I need an easy way to list all conflicts for a specific research objective. By having all the conflicts in one place, I can makes notes by each one trying to resolve the conflict until I come up with the most plausible conclusion. At this point in time, based on the research that I did I can summarize my research as a conclusion. This will affect which information shows as the default on screen (and in reports) for an ancestor. Let’s say a research project to determine Worth Tucker’s birth date and location leads to many possible answers but as I go through each conflict, I feel best about 30 Nov 1870 and Laurel Township, Ashe County, North Carolina. So I indicate that that is my conclusion. When I look at Worth in the system, I see that as his birth date, but can also choose to see the other possible dates and places. The objective of the research project has been reached and I have a conclusion. The status of the project indicates that I have reached a conclusion on a specific date.
A year later, I get additional information about this research objective so I re-open the research project and add the information. This might lead to a different conclusion which now shows as the default. But in the research project, I can look at the research logs, questions, information, sources, conflicts, and conclusions separately.
Online Backup & Sync
Even though I may be doing the work on my desktop software, I want my work constantly backed-up to a secure location online so that I don’t loose any of my data or artifacts. In addition, I may choose to sync the data to an online database or peer-to-peer databases to protect my information and allow for collaboration.
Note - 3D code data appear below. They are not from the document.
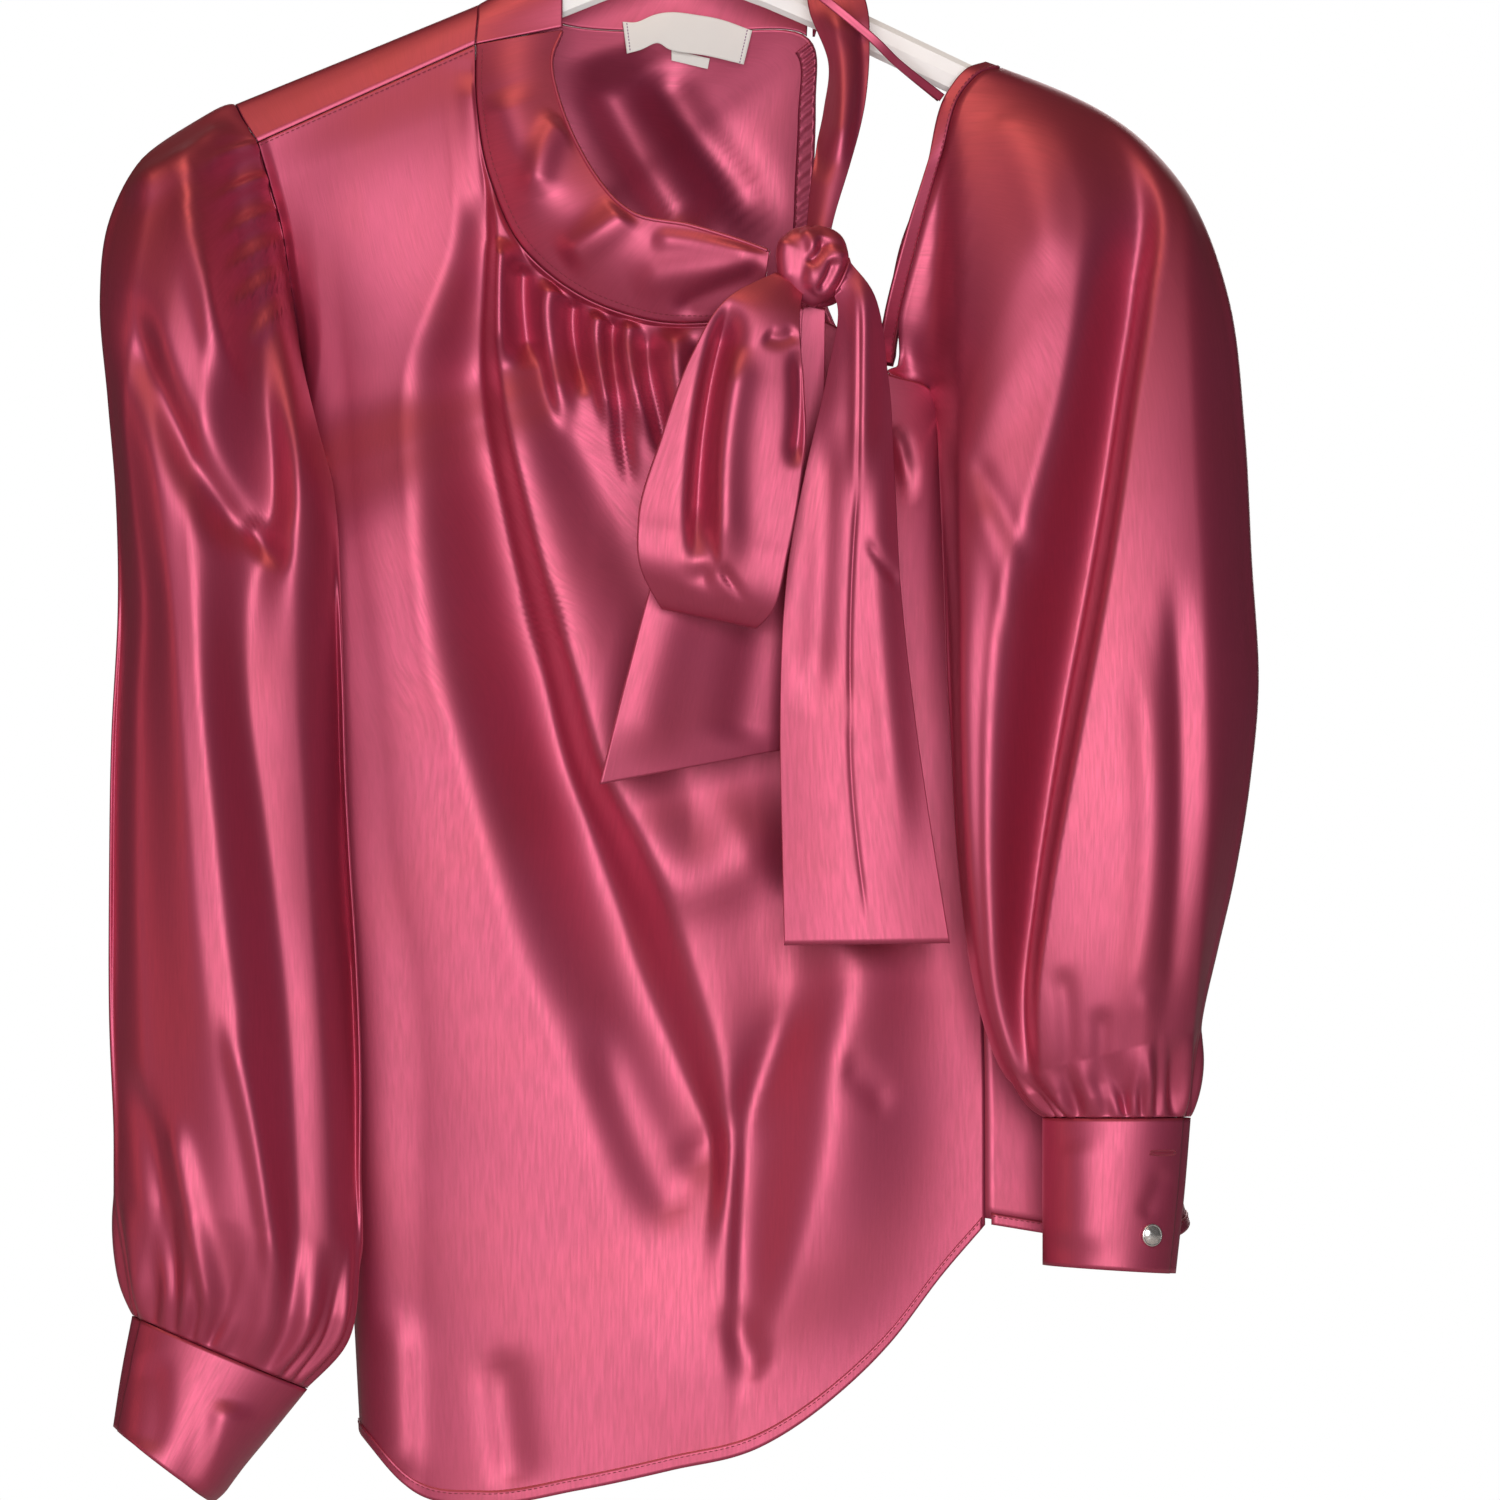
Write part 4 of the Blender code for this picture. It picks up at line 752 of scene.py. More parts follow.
# z, then pairs of x and height: the long ridges and hollows that run down the sleeves
SET_IN_DRAPE = (
    (-148, -249, 0, -240, 0, -229, 0, -219, 0, -209, 0, -196, 0, -183, 0),
    (-190, -263, -8, -247, 1, -229, 6, -220, 5, -209, -7, -196, -3, -183, -6),
    (-237, -270, -6, -254, 1, -235, 5, -221, 4, -200, -11, -185, -2, -174, -4),
    (-284, -266, -6, -258, 1, -244, 5, -223, 3, -194, -13, -178, 2, -165, 0),
    (-331, -263, -8, -254, 1, -241, 6, -230, 5, -190, -14, -176, 2, -161, 0),
    (-378, -262, -12, -249, -3, -235, 7, -227, 7, -199, -11, -179, -5, -159, -14),
    (-425, -264, -14, -251, -5, -231, 8, -224, 8, -199, -14, -179, -13, -157, -24),
    (-472, -266, -14, -251, -5, -227, 8, -219, 8, -193, -16, -176, -16, -155, -28),
    (-519, -266, -14, -251, -5, -223, 8, -214, 8, -187, -16, -173, -16, -152, -28),
    (-566, -266, -12, -249, -4, -217, 8, -208, 8, -182, -14, -169, -13, -150, -24),
    (-613, -264, -10, -247, -3, -210, 7, -200, 7, -179, -11, -166, -10, -149, -18),
    (-660, -263, -6, -244, -1, -202, 5, -194, 5, -177, -8, -164, -7, -149, -12),
    (-712, -258, 0, -242, 0, -200, 0, -192, 0, -176, 0, -164, 0, -150, 0),
)
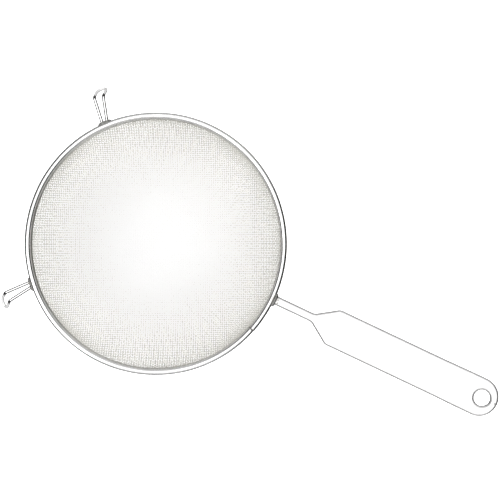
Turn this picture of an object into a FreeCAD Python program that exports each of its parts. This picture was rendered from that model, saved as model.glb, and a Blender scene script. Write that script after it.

If we take the above as use cases or user stories of what GenPerfect should do, then we can understand that the data model needs to support:
- People and/or Names
- Sources (GPS)
- Source Provenance
- Citations (EE Templates, GPS)
- Association of People, Dates, Places, etc. to a Source
- Questions (also Statements and Hypothesis)
- Research Logs
- Analysis: sources, information, evidence (GPS)
What would be in your GenPerfect? What else should be in the data model?